Metropolitan Health officials in Sekondi disclosed that one of the biggest challenges faced by the community-based 'CHPS Compounds' is the fact that they are mostly unaccredited under the National Health Insurance Scheme (NHIS), making them functionally expensive and inaccessible to a large numbers of community dwellers. According to regional health authorities, some eighty per cent of the entire population of the region are now registered with the NHIS and would naturally prefer to travel long distances to Government Hospitals and other NHIS accredited facilities elsewhere, rather than use their own community clinics, which require some direct cash payment - no matter how small - for health services rendered.

"With accreditation now imminent for the various CHPS Compounds, we need to upgrade the facilities and empower the clinics in terms of infrastructure, personnel and medical logistics so they can cope with the expected influx of patients and cases.

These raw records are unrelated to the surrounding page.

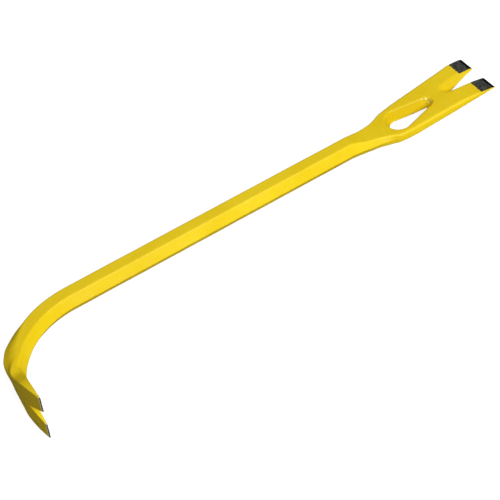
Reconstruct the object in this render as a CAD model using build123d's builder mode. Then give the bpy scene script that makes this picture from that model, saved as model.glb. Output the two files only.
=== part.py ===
from build123d import *
import os
from math import cos, radians, sin

os.makedirs("parts", exist_ok=True)

# A double-ended pry bar forged from one length of hexagon bar.
# Modelled along its own axes first: X runs down the shank towards the fork, Z stands square to the
# fork's faces, and the hook bends in the XY plane.  "rest" then lays the bar down the way it lies.

# ---------------------------------------------------------------- driving dimensions, mm
hex_af = 22.2            # hexagon bar, 7/8 in across flats
hex_edge = 1.0           # worn corner of the hexagon, along each flat
shank_len = 340.0        # straight bar between the bend and the fork's neck

bend_r = 108.3           # centreline radius of the gooseneck
bend_deg = 50.0

claw_tip_y = -112.1      # sharp end of the claw
claw_apex_y = -90.8      # bottom of the nail slot
claw_bare_y = -107.6     # paint ends here, ground edge begins
claw_mouth = 19.0        # slot width at the sharp end
claw_start_y = -72.0

neck_end_x = 396.0       # blade of the fork begins
fork_root_x = 479.0      # bottom of the V between the tines, on the underside
fork_bevel_x = 467.0     # the same V where it opens on the upper face
fork_bare_x = 495.0      # paint ends here, ground tips begin
fork_tip_x = 513.9
fork_y = 0.8             # the forged fork sits a little off the shank's axis
fork_mouth = 17.0        # gap between the tips on the underside
fork_mouth_top = 19.0    # gap between the tips on the upper face

hole_x = 404.3           # round end of the teardrop nail hole
hole_tail_x = 442.5      # narrow end of the teardrop
hole_r_top, tail_r_top = 13.6, 6.2
hole_r_low, tail_r_low = 9.4, 1.6

# plan of the claw: (y, x on the outer face, x on the inner face, half of the blade's height)
claw_plan = [(-72.0, -96.9, -85.5, 19.1), (-80.2, -97.2, -87.6, 24.3), (-86.9, -96.8, -88.6, 27.1),
             (-92.4, -96.1, -89.2, 28.5), (-102.5, -94.4, -90.4, 30.1), (-112.1, -92.4, -91.6, 31.0)]

# side of the fork blade: (x, upper face z, lower face z)
fork_side = [(396.0, 2.3, -9.8), (444.0, 6.8, -4.6), (468.0, 9.0, -1.3),
             (492.0, 10.1, 3.2), (509.0, 8.4, 5.6), (513.9, 6.9, 6.1)]
# outline of the fork blade: (x, half width)
fork_plan = [(396.0, 21.3), (408.0, 22.9), (444.0, 25.0), (468.0, 26.5), (480.0, 27.5),
             (492.0, 28.8), (504.0, 29.9), (513.9, 29.9)]
# neck: (x, upper z, lower z, half width of the flat, half width at the side ridge, ridge z)
neck = [(340.0, 11.1, -11.1, 6.41, 12.82, 0.0), (356.0, 6.2, -11.0, 8.8, 13.9, -2.0),
        (372.0, 3.9, -10.7, 11.6, 15.2, -2.9), (384.0, 3.1, -10.3, 15.0, 17.6, -3.4),
        (396.0, 2.3, -9.8, 19.8, 21.3, -3.7)]

rest_roll = -10.33       # turn about the shank as the bar lies on its side on a flat surface, deg
rest_pitch = -0.25       # tilt of the shank as it lies, deg


def worn(points, cut=hex_edge):
    """The same outline with every corner taken off by a small flat."""
    out = []
    for i, p in enumerate(points):
        for q in (points[i - 1], points[(i + 1) % len(points)]):
            dx, dy = q[0] - p[0], q[1] - p[1]
            length = (dx * dx + dy * dy) ** 0.5
            k = min(cut / length, 0.35)
            out.append((p[0] + dx * k, p[1] + dy * k))
    return out


def six(out_x, flat_x, in_x, in_flat_x, half):
    """Six-sided section: outer ridge, two flat ends, inner ridge, and the two below."""
    return worn([(out_x, 0), (flat_x, half), (in_flat_x, half),
                 (in_x, 0), (in_flat_x, -half), (flat_x, -half)])


hex_r = hex_af / 3 ** 0.5
hexagon = six(hex_r, hex_r / 2, -hex_r, -hex_r / 2, hex_af / 2)


# ---------------------------------------------------------------- shank
with BuildPart() as shank:
    with BuildSketch(Plane.YZ):
        Polygon(*hexagon, align=None)
    extrude(amount=shank_len)

# ---------------------------------------------------------------- gooseneck bend
with BuildPart() as gooseneck:
    with BuildSketch(Plane.YZ):
        Polygon(*hexagon, align=None)
    revolve(axis=Axis((0, -bend_r, 0), (0, 0, 1)), revolution_arc=bend_deg)


# ---------------------------------------------------------------- fishtail claw
def claw_blade(y_from, y_to, side=0):
    """A length of the claw blade, whole (side 0) or one tine (side +1 upper, -1 lower)."""
    with BuildSketch(Plane.XY) as plan:
        Polygon(*[(xo, y) for y, xo, xi, h in claw_plan],
                *[(xi, y) for y, xo, xi, h in reversed(claw_plan)], align=None)
    extrude(plan.sketch, amount=40, both=True)
    with BuildSketch(Plane.YZ) as outline:
        Polygon(*[(y, h) for y, xo, xi, h in claw_plan],
                *[(y, -h) for y, xo, xi, h in reversed(claw_plan)], align=None)
    extrude(outline.sketch, amount=120, both=True, mode=Mode.INTERSECT)
    with BuildSketch(Plane.YZ) as slot:
        Polygon((claw_apex_y, 0.0), (claw_tip_y - 1, claw_mouth / 2), (claw_tip_y - 1, -claw_mouth / 2),
                align=None)
    extrude(slot.sketch, amount=120, both=True, mode=Mode.SUBTRACT)
    z_mid = 20.0 * side
    z_all = 40.0 if side else 80.0
    with Locations((-91, (y_from + y_to) / 2, z_mid)):
        Box(40, abs(y_to - y_from), z_all, mode=Mode.INTERSECT)


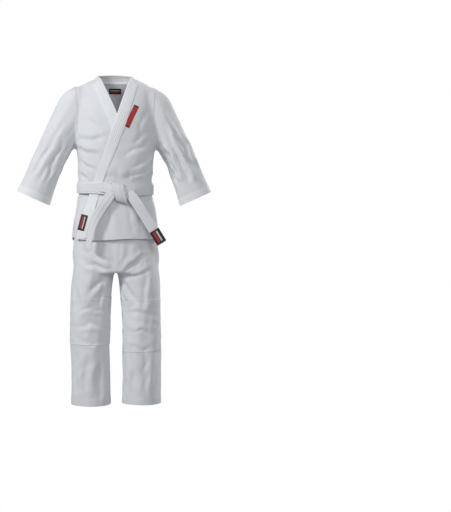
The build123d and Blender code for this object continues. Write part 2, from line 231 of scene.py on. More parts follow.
def wobble(v, wave, seed, layers=5):
    """Smooth random field of about unit size; wave is the length of its features in mm, one or three."""
    random = np.random.default_rng(seed)
    total = np.zeros(len(v))
    for _ in range(layers):
        direction = random.normal(size=3)
        direction /= np.linalg.norm(direction)
        k = 2 * math.pi * direction / np.array(wave, float) * random.uniform(0.7, 1.5)
        total += np.sin(v @ k + random.uniform(0, 6.3))
    return total / math.sqrt(layers)


def fold(v, n, path, width, depth, side, seed):
    """Height of one fold along an (x, z) path on the front (-1) or back (1): a crease beside a swell."""
    path = np.array(path, float)
    drift = np.stack([wobble(v, 70, seed + 1, 3), wobble(v, 70, seed + 2, 3)], axis=1)
    p = v[:, [0, 2]] + 5.0 * drift
    length = np.concatenate([[0], np.cumsum(np.linalg.norm(np.diff(path, axis=0), axis=1))])
    best = np.full(len(v), 1e9)
    signed, along = np.zeros(len(v)), np.zeros(len(v))
    for i, (a, b) in enumerate(zip(path[:-1], path[1:])):
        d = b - a
        t = np.clip(((p - a) @ d) / (d @ d), 0, 1)
        gap = p - (a + t[:, None] * d)
        distance = np.linalg.norm(gap, axis=1)
        closer = distance < best
        best = np.where(closer, distance, best)
        signed = np.where(closer, np.sign(d[0] * gap[:, 1] - d[1] * gap[:, 0]) * distance, signed)
        along = np.where(closer, (length[i] + t * np.linalg.norm(d)) / length[-1], along)
    taper = np.sin(math.pi * np.clip(along, 0.02, 0.98)) ** 0.7
    u = signed / width
    shape = np.exp(-u * u) * 0.9 - 1.15 * np.exp(-((u + 1.25) / 0.62) ** 2)
    facing = ramp(n[:, 1] * side, -0.15, 0.45)
    return depth * shape * taper * facing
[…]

"For us, this is what makes the Jubilee partners' intervention so relevant and so timely," said Mr. Joseph Aquaye, Human Resource Manager and Administrator at the Metropolitan Health Directorate. Jhpiego, which has been inaugurated to design and implement the programme has worked in more than 140 countries worldwide and is credited with 35 years experience in empowering frontline health workers by packaging effective, low-cost and hands-on solutions to strengthen the delivery of health care services for some of the world's most vulnerable populations and particularly for women and their families. Jhpiego also commands great respect for its competencies in developing project management strategies which take full account of technical complexities, geographical, cultural, socio-economic and political diversity of each programme it handles.